▶ [Your task]: The listing below holds a line with "SWAY, 0, seat_z))" and a later line with "obj.data.transform(world)". Write out those two lines and every line between them, exactly, and nothing else.

····················

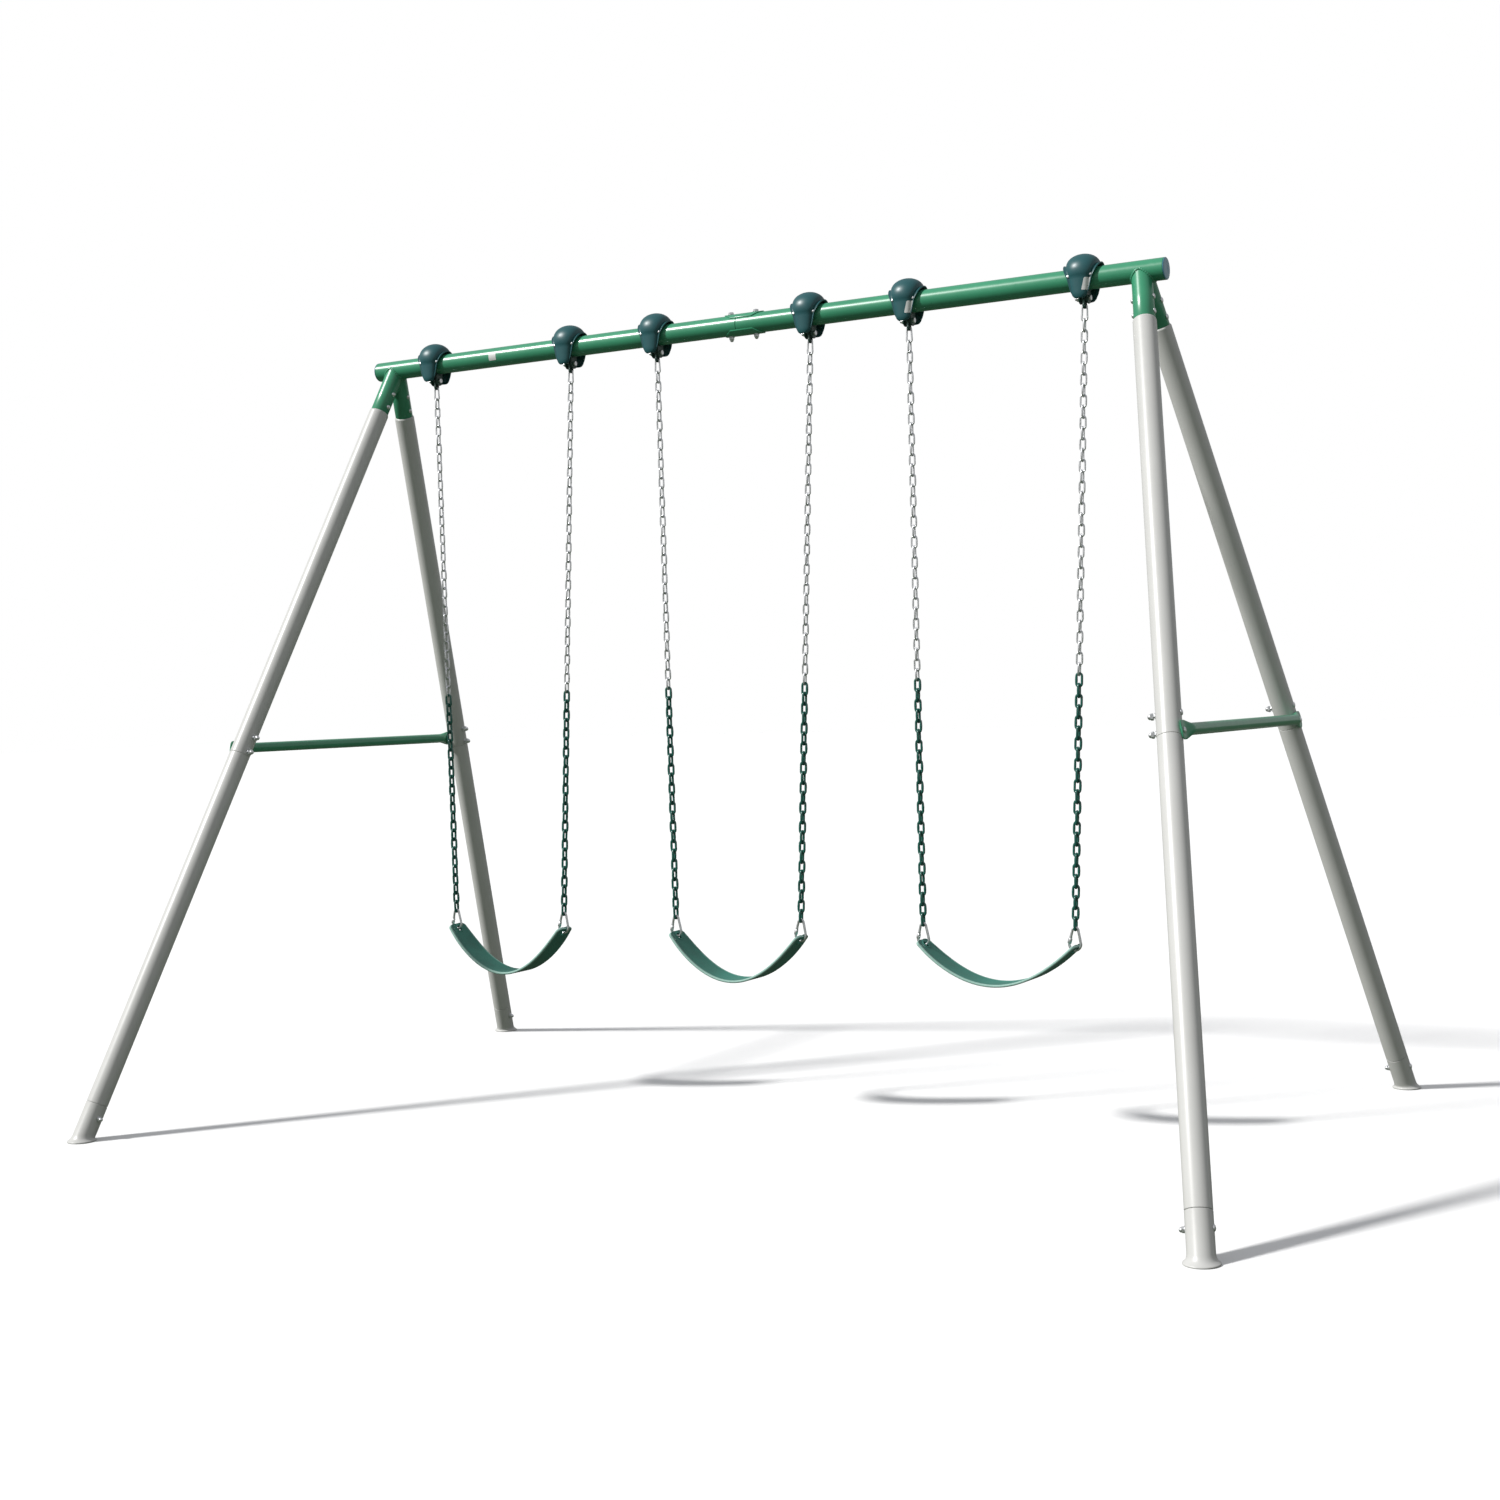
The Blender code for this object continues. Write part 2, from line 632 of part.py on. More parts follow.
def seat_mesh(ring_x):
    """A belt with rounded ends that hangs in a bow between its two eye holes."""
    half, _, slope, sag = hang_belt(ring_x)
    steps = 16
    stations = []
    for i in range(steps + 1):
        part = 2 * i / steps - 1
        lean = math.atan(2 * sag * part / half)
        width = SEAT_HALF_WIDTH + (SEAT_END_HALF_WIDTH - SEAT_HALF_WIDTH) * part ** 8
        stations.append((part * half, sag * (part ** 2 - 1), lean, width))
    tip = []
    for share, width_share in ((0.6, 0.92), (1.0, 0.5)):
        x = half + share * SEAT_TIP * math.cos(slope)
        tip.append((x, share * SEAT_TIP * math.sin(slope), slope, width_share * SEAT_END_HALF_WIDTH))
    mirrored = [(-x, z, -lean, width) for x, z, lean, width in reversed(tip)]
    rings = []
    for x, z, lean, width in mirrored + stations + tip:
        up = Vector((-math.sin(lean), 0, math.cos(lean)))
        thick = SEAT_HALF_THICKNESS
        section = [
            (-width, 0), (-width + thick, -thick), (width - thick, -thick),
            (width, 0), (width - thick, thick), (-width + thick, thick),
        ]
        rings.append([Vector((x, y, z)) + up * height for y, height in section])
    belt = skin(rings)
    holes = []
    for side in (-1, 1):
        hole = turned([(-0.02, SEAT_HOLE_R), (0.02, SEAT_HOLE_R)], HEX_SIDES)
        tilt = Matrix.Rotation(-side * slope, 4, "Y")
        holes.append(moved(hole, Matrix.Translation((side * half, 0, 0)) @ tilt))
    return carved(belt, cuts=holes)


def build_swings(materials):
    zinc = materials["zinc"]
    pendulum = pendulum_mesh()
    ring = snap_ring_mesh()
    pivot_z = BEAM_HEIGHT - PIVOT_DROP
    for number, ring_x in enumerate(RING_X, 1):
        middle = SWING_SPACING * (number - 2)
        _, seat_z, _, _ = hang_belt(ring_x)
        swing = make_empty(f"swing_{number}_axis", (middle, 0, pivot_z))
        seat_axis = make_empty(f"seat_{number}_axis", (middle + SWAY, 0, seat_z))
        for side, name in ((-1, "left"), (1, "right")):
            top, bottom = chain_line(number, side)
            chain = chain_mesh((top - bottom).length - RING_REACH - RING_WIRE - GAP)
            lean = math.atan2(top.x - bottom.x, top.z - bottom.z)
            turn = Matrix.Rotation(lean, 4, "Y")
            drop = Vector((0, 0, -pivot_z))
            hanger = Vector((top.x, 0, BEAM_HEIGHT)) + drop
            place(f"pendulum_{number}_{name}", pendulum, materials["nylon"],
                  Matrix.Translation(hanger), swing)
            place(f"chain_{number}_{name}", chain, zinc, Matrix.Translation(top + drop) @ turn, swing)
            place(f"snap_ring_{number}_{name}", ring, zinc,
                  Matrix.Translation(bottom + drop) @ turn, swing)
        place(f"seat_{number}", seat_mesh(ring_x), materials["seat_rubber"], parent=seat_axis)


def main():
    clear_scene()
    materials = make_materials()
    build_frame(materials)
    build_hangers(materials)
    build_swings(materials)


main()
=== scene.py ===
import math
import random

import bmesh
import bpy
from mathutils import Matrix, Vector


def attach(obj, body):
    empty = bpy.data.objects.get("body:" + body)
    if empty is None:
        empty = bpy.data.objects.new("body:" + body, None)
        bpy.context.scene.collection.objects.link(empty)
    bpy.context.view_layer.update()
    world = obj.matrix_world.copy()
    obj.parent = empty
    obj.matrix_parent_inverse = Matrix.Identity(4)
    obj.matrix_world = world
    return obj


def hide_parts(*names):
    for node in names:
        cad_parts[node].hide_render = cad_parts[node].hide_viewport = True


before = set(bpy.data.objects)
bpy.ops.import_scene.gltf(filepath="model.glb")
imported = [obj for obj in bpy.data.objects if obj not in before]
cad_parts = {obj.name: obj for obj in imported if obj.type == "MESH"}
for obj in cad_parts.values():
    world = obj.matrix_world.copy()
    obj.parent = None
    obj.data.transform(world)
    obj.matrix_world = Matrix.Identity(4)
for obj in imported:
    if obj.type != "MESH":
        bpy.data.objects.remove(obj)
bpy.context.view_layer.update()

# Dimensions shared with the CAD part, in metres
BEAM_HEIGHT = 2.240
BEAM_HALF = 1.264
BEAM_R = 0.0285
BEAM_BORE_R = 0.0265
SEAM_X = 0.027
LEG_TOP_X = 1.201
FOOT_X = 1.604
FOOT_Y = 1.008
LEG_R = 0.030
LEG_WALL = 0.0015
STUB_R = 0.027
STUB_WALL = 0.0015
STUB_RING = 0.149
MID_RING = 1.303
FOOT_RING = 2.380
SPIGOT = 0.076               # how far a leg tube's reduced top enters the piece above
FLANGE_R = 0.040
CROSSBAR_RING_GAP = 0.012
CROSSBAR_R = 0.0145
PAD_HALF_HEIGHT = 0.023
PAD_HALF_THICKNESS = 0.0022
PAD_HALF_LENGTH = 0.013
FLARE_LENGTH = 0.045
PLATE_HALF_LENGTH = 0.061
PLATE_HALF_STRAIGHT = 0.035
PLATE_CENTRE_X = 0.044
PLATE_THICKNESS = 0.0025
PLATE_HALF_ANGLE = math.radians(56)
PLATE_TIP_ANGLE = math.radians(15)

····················

▶ [Worked answer]:
        seat_axis = make_empty(f"seat_{number}_axis", (middle + SWAY, 0, seat_z))
        for side, name in ((-1, "left"), (1, "right")):
            top, bottom = chain_line(number, side)
            chain = chain_mesh((top - bottom).length - RING_REACH - RING_WIRE - GAP)
            lean = math.atan2(top.x - bottom.x, top.z - bottom.z)
            turn = Matrix.Rotation(lean, 4, "Y")
            drop = Vector((0, 0, -pivot_z))
            hanger = Vector((top.x, 0, BEAM_HEIGHT)) + drop
            place(f"pendulum_{number}_{name}", pendulum, materials["nylon"],
                  Matrix.Translation(hanger), swing)
            place(f"chain_{number}_{name}", chain, zinc, Matrix.Translation(top + drop) @ turn, swing)
            place(f"snap_ring_{number}_{name}", ring, zinc,
                  Matrix.Translation(bottom + drop) @ turn, swing)
        place(f"seat_{number}", seat_mesh(ring_x), materials["seat_rubber"], parent=seat_axis)


def main():
    clear_scene()
    materials = make_materials()
    build_frame(materials)
    build_hangers(materials)
    build_swings(materials)


main()
=== scene.py ===
import math
import random

import bmesh
import bpy
from mathutils import Matrix, Vector


def attach(obj, body):
    empty = bpy.data.objects.get("body:" + body)
    if empty is None:
        empty = bpy.data.objects.new("body:" + body, None)
        bpy.context.scene.collection.objects.link(empty)
    bpy.context.view_layer.update()
    world = obj.matrix_world.copy()
    obj.parent = empty
    obj.matrix_parent_inverse = Matrix.Identity(4)
    obj.matrix_world = world
    return obj


def hide_parts(*names):
    for node in names:
        cad_parts[node].hide_render = cad_parts[node].hide_viewport = True


before = set(bpy.data.objects)
bpy.ops.import_scene.gltf(filepath="model.glb")
imported = [obj for obj in bpy.data.objects if obj not in before]
cad_parts = {obj.name: obj for obj in imported if obj.type == "MESH"}
for obj in cad_parts.values():
    world = obj.matrix_world.copy()
    obj.parent = None
    obj.data.transform(world)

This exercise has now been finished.